Single by MØ

from the album Motordrome
- Released: 28 May 2021
- Genre: Synth-pop
- Length: 3:04
- Label: Sony UK
- Songwriters: Karen Marie Ørsted; Caroline Ailin; Sylvester Sivertsen; Samuel George Lewis;
- Producer: SG Lewis

MØ singles chronology
| "On & On" (2019) | "Live to Survive" (2021) | "Kindness" (2021) |

Music video
- "Live to Survive" on YouTube

= Live to Survive =

"Live to Survive" is a song by Danish singer and songwriter MØ. It was released on 28 May 2021 as the lead single from third second studio album, Motordrome (2021). It was written by MØ, Caroline Ailin, Sylvester Sivertsen and SG Lewis.

==Background==
MØ hadn't released new music since dropping "On & On" in 2019 as part of Walshy Fire Presents: MMMMØ - The Mix. In early May 2021, she shared a teaser on Instagram featuring the lyrics, "I live to survive / Another heartache / I live to survive / Another mistake", which was later confirmed on May 10 to be a preview of her new single "Live to Survive", arriving later that month. Taking to social media to make the announcement, MØ revealed that the track would be released on Thursday, May 27, and provided fans with a pre-save link that offered a sneak peek of "something special". Fans who pre-saved the song were able to view behind-the-scenes footage from the "Live to Survive" music video, including a scene of MØ being strapped with equipment around her leg as she prepared to get into a river.

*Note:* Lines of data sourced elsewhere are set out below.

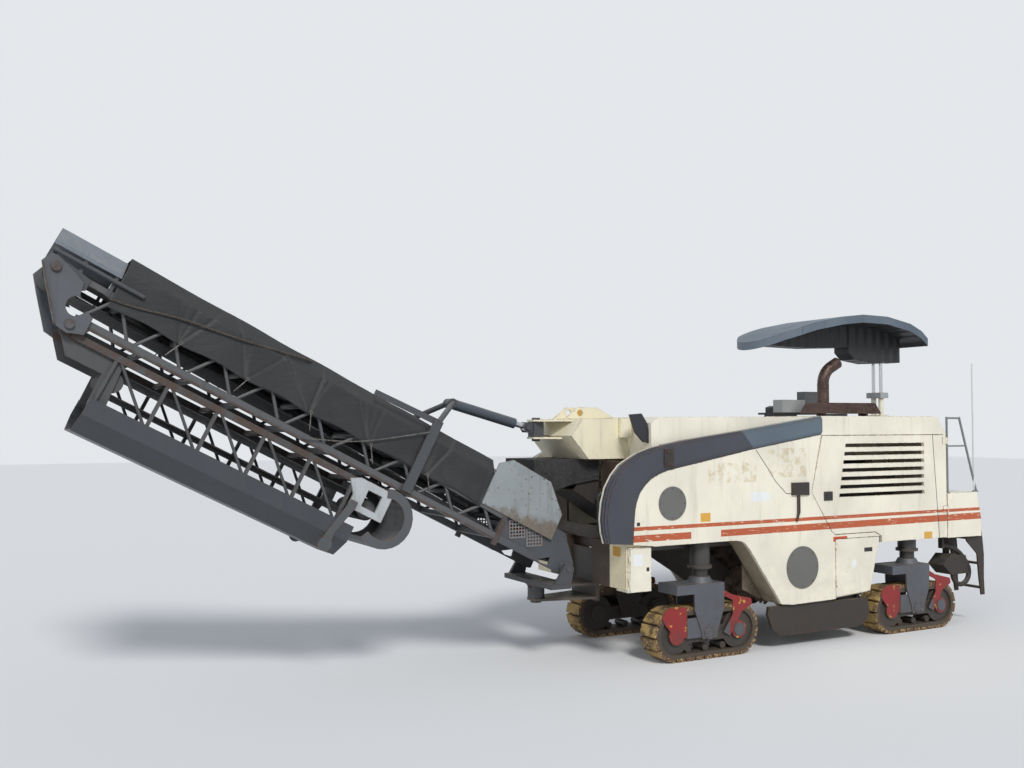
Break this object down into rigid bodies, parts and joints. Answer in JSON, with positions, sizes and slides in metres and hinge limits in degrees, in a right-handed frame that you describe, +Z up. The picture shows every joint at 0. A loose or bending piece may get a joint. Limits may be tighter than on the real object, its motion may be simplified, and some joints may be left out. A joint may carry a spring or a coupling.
{
  "type": "cold planer milling machine",
  "caption": "Compact cold planer on steered crawler tracks, with a milling drum between the axles, a canopy over the platform and a folding front conveyor.",
  "frame": {"origin": "on the ground under the middle of the machine with its conveyor folded back and pointing forward", "axes": "+X forward along the conveyor, +Y to the machine's left, +Z up"},
  "size_m": [10.8914, 1.946, 4.1403],
  "materials": {
    "paint_cream": "satin, weathered",
    "paint_white": "satin, weathered",
    "paint_anthracite": "satin",
    "paint_grey": "matt, worn",
    "steel_dark": "matt, dirty",
    "galvanised": "dull, dirty",
    "rusty_steel": "rusty",
    "rubber": "matt",
    "cloth": "coated canvas, creased",
    "track_pad": "worn polyurethane",
    "chrome": "polished",
    "tool_steel": "worn",
    "roof_plastic": "weathered",
    "seat_black": "matt"
  },
  "bodies": {
    "chassis": {"frame": "paint_cream", "side_walls": "paint_cream", "stores": "paint_cream", "small_box": "paint_cream", "drum_housing": "steel_dark", "nose": "paint_cream", "lower_bracket": "paint_cream", "front_hood": "paint_white", "side_trim": "paint_anthracite", "round_covers": "paint_grey", "engine_hood": "paint_white", "engine": "steel_dark", "platform": "paint_white", "controls": "seat_black", "pickup_belt": "steel_dark", "pickup_hood": "rubber", "top_bracket": "paint_cream", "skids": "steel_dark", "exhaust": "rusty_steel", "handrails": "galvanised", "ladder": "steel_dark", "posts": "paint_white", "nose_hoses": "rubber", "rear_block": "steel_dark", "catches": "steel_dark", "rear_mirror": "steel_dark"},
    "track_front_left": {"track_fl": "track_pad", "bogie_fl": "paint_grey"},
    "track_front_right": {"track_fr": "track_pad", "bogie_fr": "paint_grey"},
    "track_rear_left": {"track_rl": "track_pad", "bogie_rl": "paint_grey"},
    "track_rear_right": {"track_rr": "track_pad", "bogie_rr": "paint_grey"},
    "milling_drum": {"drum": "tool_steel"},
    "slew": {"slew_cradle": "paint_grey", "slew_head": "paint_grey"},
    "boom": {"boom_tail": "paint_grey", "boom_frame": "paint_grey", "boom_head": "paint_grey", "fold_arms": "paint_grey", "hopper": "galvanised", "gantry": "paint_grey", "boom_cover": "paint_grey", "boom_hoops": "galvanised", "boom_tarp": "cloth", "boom_belt": "rubber", "tail_grilles": "galvanised"},
    "boom_tip": {"tip_frame": "paint_grey", "tip_cover": "paint_anthracite", "tip_belt": "rubber", "tip_head": "galvanised"},
    "lift_cylinder": {"lift_barrel": "paint_grey"},
    "lift_piston": {"lift_rod": "chrome"},
    "engine_side_door": {"engine_door": "paint_white"},
    "store_door_left": {"store_left": "paint_white"},
    "store_door_right": {"store_right": "paint_white"},
    "small_box_door": {"box_door": "paint_white"},
    "roof": {"canopy": "roof_plastic"}
  },
  "joints": [
    {"name": "steer_front_left", "type": "hinge", "parent": "chassis", "child": "track_front_left", "pos_m": [-1.05071, 0.745, 0.5], "axis": [0, 0, 1], "range_deg": [-25, 25]},
    {"name": "steer_front_right", "type": "hinge", "parent": "chassis", "child": "track_front_right", "pos_m": [-1.05071, -0.745, 0.5], "axis": [0, 0, 1], "range_deg": [-25, 25]},
    {"name": "steer_rear_left", "type": "hinge", "parent": "chassis", "child": "track_rear_left", "pos_m": [-4.22071, 0.745, 0.5], "axis": [0, 0, 1], "range_deg": [-25, 25]},
    {"name": "steer_rear_right", "type": "hinge", "parent": "chassis", "child": "track_rear_right", "pos_m": [-4.22071, -0.745, 0.5], "axis": [0, 0, 1], "range_deg": [-25, 25]},
    {"name": "drum_spin", "type": "hinge", "parent": "chassis", "child": "milling_drum", "pos_m": [-2.33671, 0, 0.89], "axis": [0, 1, 0], "continuous": true},
    {"name": "conveyor_slew", "type": "hinge", "parent": "chassis", "child": "slew", "pos_m": [0.54929, 0, 1], "axis": [0, 0, 1], "range_deg": [-45, 45]},
    {"name": "conveyor_luff", "type": "hinge", "parent": "slew", "child": "boom", "pos_m": [0.44929, 0, 1], "axis": [0, 1, 0], "range_deg": [-3, 12]},
    {"name": "conveyor_fold", "type": "hinge", "parent": "boom", "child": "boom_tip", "pos_m": [5.22733, 0, 3.31444], "axis": [0, -1, 0], "range_deg": [0, 178]},
    {"name": "lift_barrel_hinge", "type": "hinge", "parent": "boom", "child": "lift_cylinder", "pos_m": [1.55929, 0, 2.7], "axis": [0, 1, 0], "range_deg": [-2, 5]},
    {"name": "lift_rod_slide", "type": "slide", "parent": "lift_cylinder", "child": "lift_piston", "axis": [-0.9641, 0, -0.2654], "range_m": [-0.08, 0.31]},
    {"name": "engine_door_swing", "type": "hinge", "parent": "chassis", "child": "engine_side_door", "pos_m": [-4.70271, 0.952, 1.7], "axis": [0, 0, 1], "range_deg": [0, 100]},
    {"name": "store_left_swing", "type": "hinge", "parent": "chassis", "child": "store_door_left", "pos_m": [-2.85671, 0.948, 0.9], "axis": [0, 0, -1], "range_deg": [0, 110]},
    {"name": "store_right_swing", "type": "hinge", "parent": "chassis", "child": "store_door_right", "pos_m": [-2.85671, -0.948, 0.9], "axis": [0, 0, 1], "range_deg": [0, 110]},
    {"name": "box_door_swing", "type": "hinge", "parent": "chassis", "child": "small_box_door", "pos_m": [-0.01071, 0.936, 1], "axis": [0, 0, -1], "range_deg": [0, 110]},
    {"name": "canopy_lift", "type": "slide", "parent": "chassis", "child": "roof", "axis": [0, 0, 1], "range_m": [-0.25, 0]}
  ],
  "couplings": [
    {"joint": "steer_front_right", "follows": "steer_front_left", "ratio": 1},
    {"joint": "steer_rear_right", "follows": "steer_rear_left", "ratio": 1},
    {"joint": "lift_barrel_hinge", "follows": "conveyor_luff", "ratio": 0.372},
    {"joint": "lift_rod_slide", "follows": "conveyor_luff", "m_per_rad": 1.4146}
  ]
}
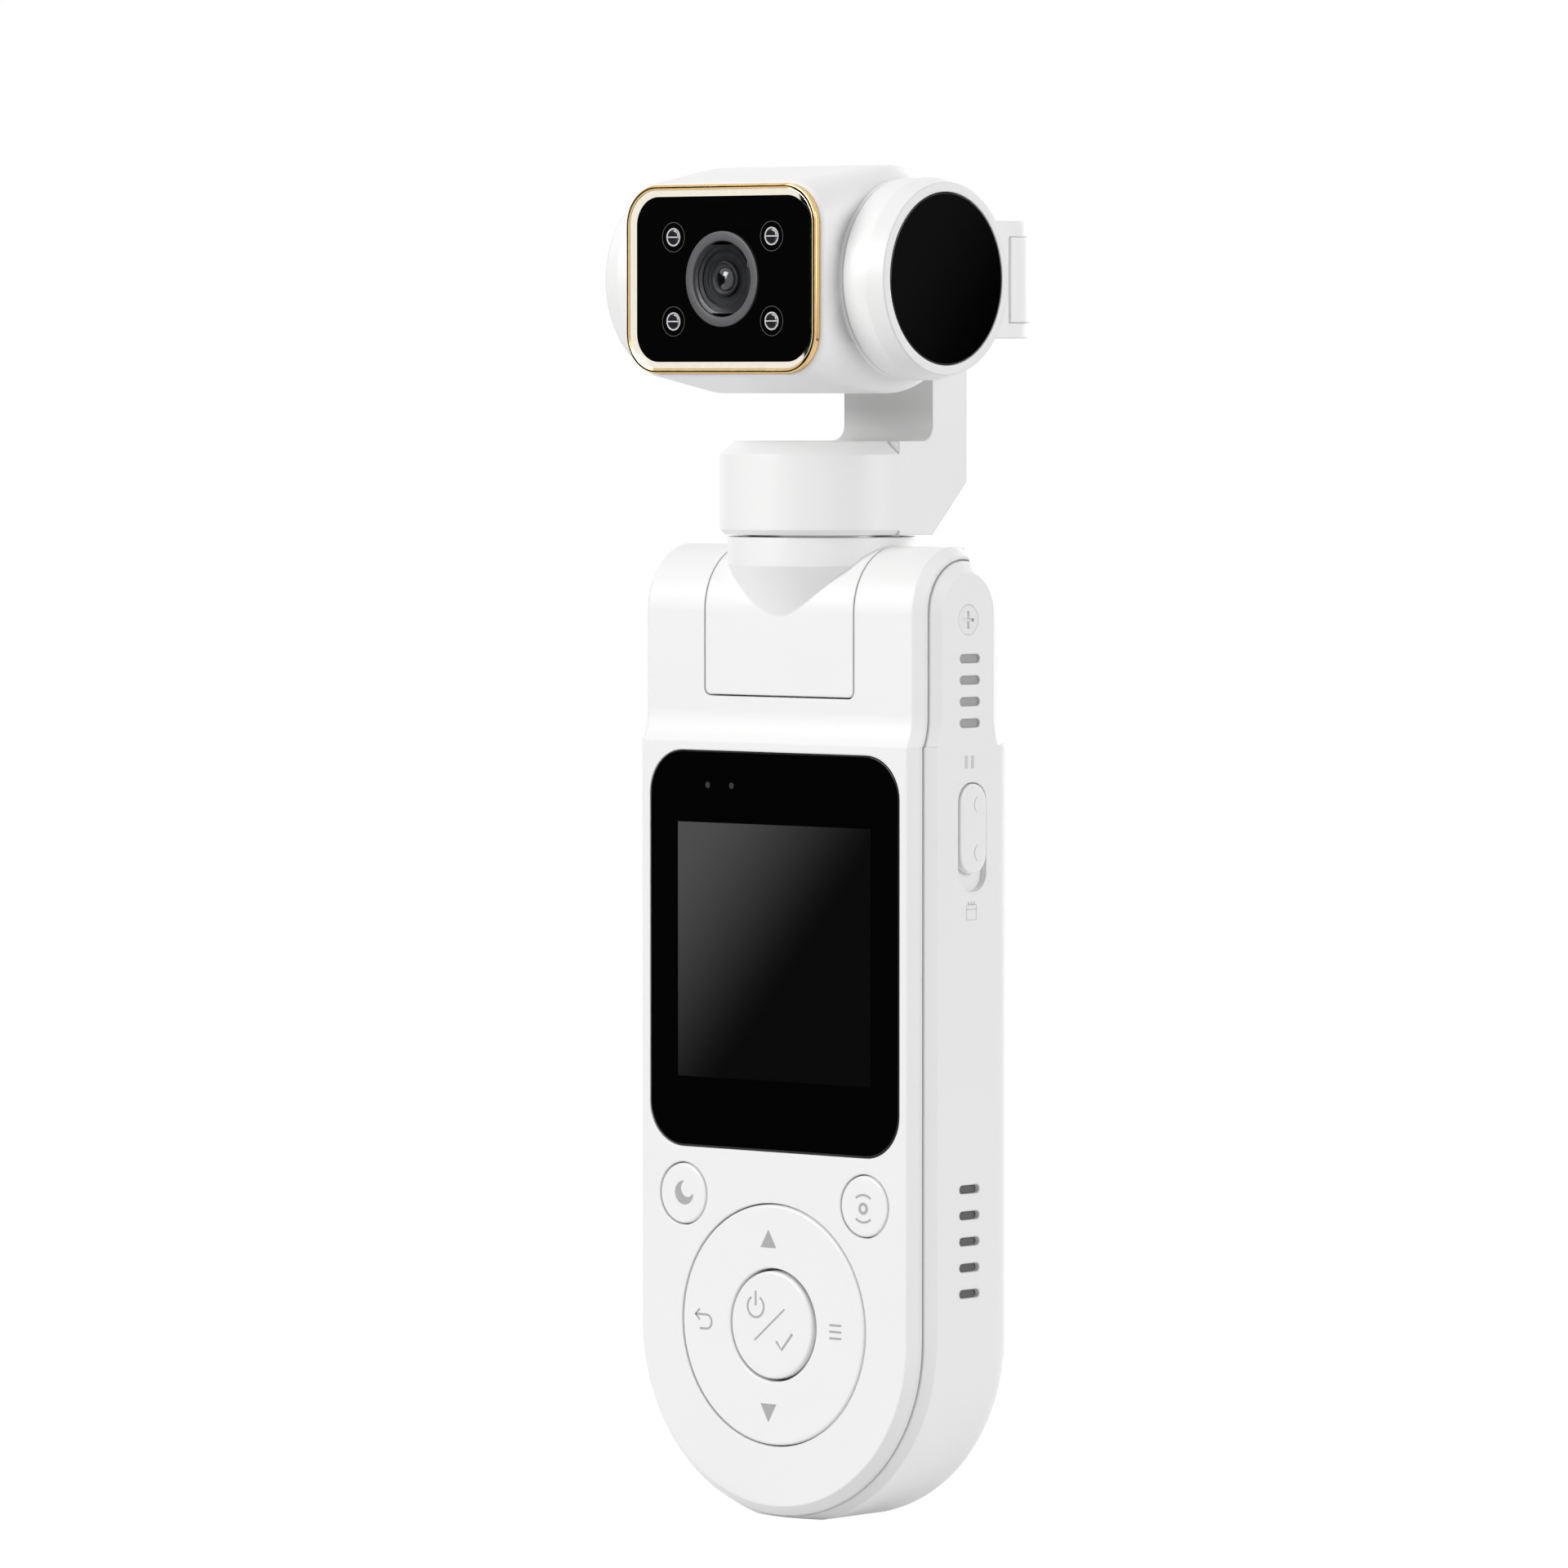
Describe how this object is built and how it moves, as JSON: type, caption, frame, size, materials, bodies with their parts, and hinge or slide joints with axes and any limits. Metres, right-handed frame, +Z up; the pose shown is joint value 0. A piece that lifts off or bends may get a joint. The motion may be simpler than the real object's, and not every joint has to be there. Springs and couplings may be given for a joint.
{
  "type": "body camera",
  "caption": "Slim handheld body camera with a stabilised lens head on a folding neck, a display, direction and function keys, a side slide switch and a tripod socket.",
  "frame": {"origin": "centre of the tripod socket's mouth, at the flat foot of the handle", "axes": "+X towards the side with the slide switch, +Y towards the back of the handle, +Z up the handle towards the lens head"},
  "size_m": [0.0383, 0.0281, 0.1236],
  "materials": {
    "shell_white": "satin",
    "key_white": "satin",
    "trim_gold": "polished",
    "black_gloss": "gloss",
    "black_matte": "matt",
    "display_glass": "gloss",
    "lens_glass": "gloss",
    "board_green": "satin",
    "steel": "satin",
    "bronze": "satin",
    "magnet_dark": "satin",
    "copper_core": "satin",
    "cell_foil": "satin",
    "silicone": "matt",
    "lamp_resin": "gloss"
  },
  "bodies": {
    "handle": {"front_cover": "shell_white", "rear_shell": "shell_white", "display_glass": "display_glass", "display_panel": "black_matte", "main_board": "board_green", "processor_shield": "steel", "battery": "cell_foil", "key_switches": "steel", "usb_port": "steel", "card_socket": "steel", "speaker": "black_matte", "microphone": "steel", "slide_switch": "steel", "case_screws": "steel", "hinge_pins": "steel", "hinge_screws": "steel", "tripod_insert": "bronze"},
    "neck": {"hinge_block": "shell_white", "hinge_bushes": "bronze", "pan_base": "steel", "pan_core": "copper_core", "pan_bearings": "bronze"},
    "pan_arm": {"pan_bracket": "shell_white", "yoke_strip": "shell_white", "pan_bell": "steel", "pan_magnets": "magnet_dark", "tilt_base": "steel", "tilt_core": "copper_core", "tilt_bearings": "bronze", "motor_disc": "black_gloss"},
    "head": {"head_shell": "shell_white", "head_back": "shell_white", "left_cap": "shell_white", "face_trim": "trim_gold", "face_glass": "black_gloss", "lens_bezel": "steel", "lens_barrel": "black_matte", "lens_elements": "lens_glass", "sensor_board": "board_green", "gyro_board": "board_green", "lamp_board": "board_green", "infrared_lamps": "lamp_resin", "tilt_bell": "steel", "tilt_magnets": "magnet_dark"},
    "pad_frame": {"pad_mat": "silicone"},
    "pad": {"direction_pad": "key_white"},
    "ok_key": {"ok_button": "key_white"},
    "night_key": {"night_button": "key_white"},
    "track_key": {"track_button": "key_white"},
    "side_switch": {"slide_knob": "key_white", "switch_lever": "black_matte"}
  },
  "joints": [
    {"name": "fold", "type": "hinge", "parent": "handle", "child": "neck", "pos_m": [0, 0, 0.0825], "axis": [-1, 0, 0], "range_deg": [0, 90]},
    {"name": "pan", "type": "hinge", "parent": "neck", "child": "pan_arm", "pos_m": [0, 0, 0.0901], "axis": [0, 0, 1], "range_deg": [-160, 160]},
    {"name": "tilt", "type": "hinge", "parent": "pan_arm", "child": "head", "pos_m": [0.00385, -0.00672, 0.1133], "axis": [1, 0, 0], "range_deg": [-90, 45]},
    {"name": "pad_rock_x", "type": "hinge", "parent": "handle", "child": "pad_frame", "pos_m": [0, -0.0046, 0.0178], "axis": [1, 0, 0], "range_deg": [-1, 1], "stiffness_Nm_per_rad": 0.4},
    {"name": "pad_rock_z", "type": "hinge", "parent": "pad_frame", "child": "pad", "pos_m": [0, -0.0046, 0.0178], "axis": [0, 0, 1], "range_deg": [-1, 1], "stiffness_Nm_per_rad": 0.4},
    {"name": "ok_press", "type": "slide", "parent": "handle", "child": "ok_key", "axis": [0, 1, 0], "range_m": [0, 0.0003], "stiffness_N_per_m": 4000},
    {"name": "night_press", "type": "slide", "parent": "handle", "child": "night_key", "axis": [0, 1, 0], "range_m": [0, 0.0003], "stiffness_N_per_m": 4000},
    {"name": "track_press", "type": "slide", "parent": "handle", "child": "track_key", "axis": [0, 1, 0], "range_m": [0, 0.0003], "stiffness_N_per_m": 4000},
    {"name": "switch_slide", "type": "slide", "parent": "handle", "child": "side_switch", "axis": [0, 0, -1], "range_m": [0, 0.0015]}
  ]
}
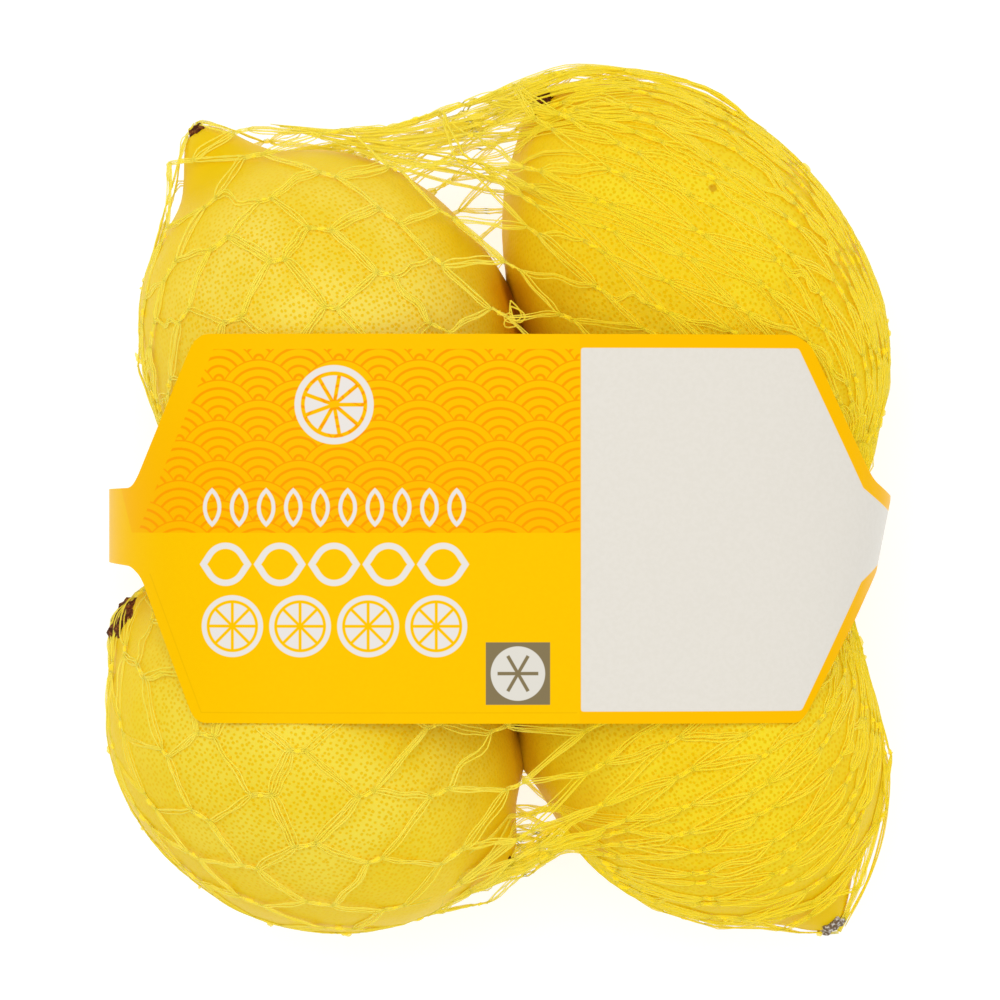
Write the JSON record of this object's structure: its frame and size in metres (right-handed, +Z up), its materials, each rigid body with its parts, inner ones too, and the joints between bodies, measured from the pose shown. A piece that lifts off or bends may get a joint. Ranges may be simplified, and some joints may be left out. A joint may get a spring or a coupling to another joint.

[It's] very much about pulling yourself through a shitty time and coming back stronger on the other side. But it's also about forgiving yourself for those mistakes. It's going to happen a few times in your life, so you need to get back on the horse.
It was written during the COVID-19 lockdown with Caroline Ailin and Sly, and produced by SG Lewis. In a statement, MØ explained that the song is about "pulling yourself back up after the crash of a toxic relationship to someone or something". She added that it serves as a reminder that "life is a constant dance of ups and downs, and that the downs are OK", emphasizing resilience and the ability to rebuild. She further noted that the song is also about forgiving oneself for mistakes, acknowledging that setbacks are inevitable and emphasizing the importance of moving forward each time they occur.

==Composition==
The track is synth-driven and lyrically centers on overcoming heartbreak. MØ expresses self-empowerment and recovery with lines such as, "You thought you were out of my league/ I'm out of your league, I'm out of your league/ Watch me, I'm back on my feet." Clash described the song as MØ's first statement since Forever Neverland, characterizing it as the opening of a fresh chapter in her career.

==Music video==
The release of "Live to Survive" was accompanied by a music video directed by Joanna Nordahl. The video was shot in the British countryside and debuted alongside the single.

==Critical reception==
Gigwise wrote that the chorus of "Live to Survive" is "trademark MØ synth-pop", while also noting that some parts would not sound out of place on a Miley Cyrus record post-2019.

==Charts==

Chart performance for "Live to Survive"
| Chart (2021) | Peak position |
|---|---|
| Denmark Airplay (Hitlisten) | 1 |

==Certifications==

Certifications for "Live to Survive"
| Region | Certification | Certified units/sales |
| Denmark (IFPI Danmark) | Gold | 45,000^{‡} |
^{‡} Sales+streaming figures based on certification alone.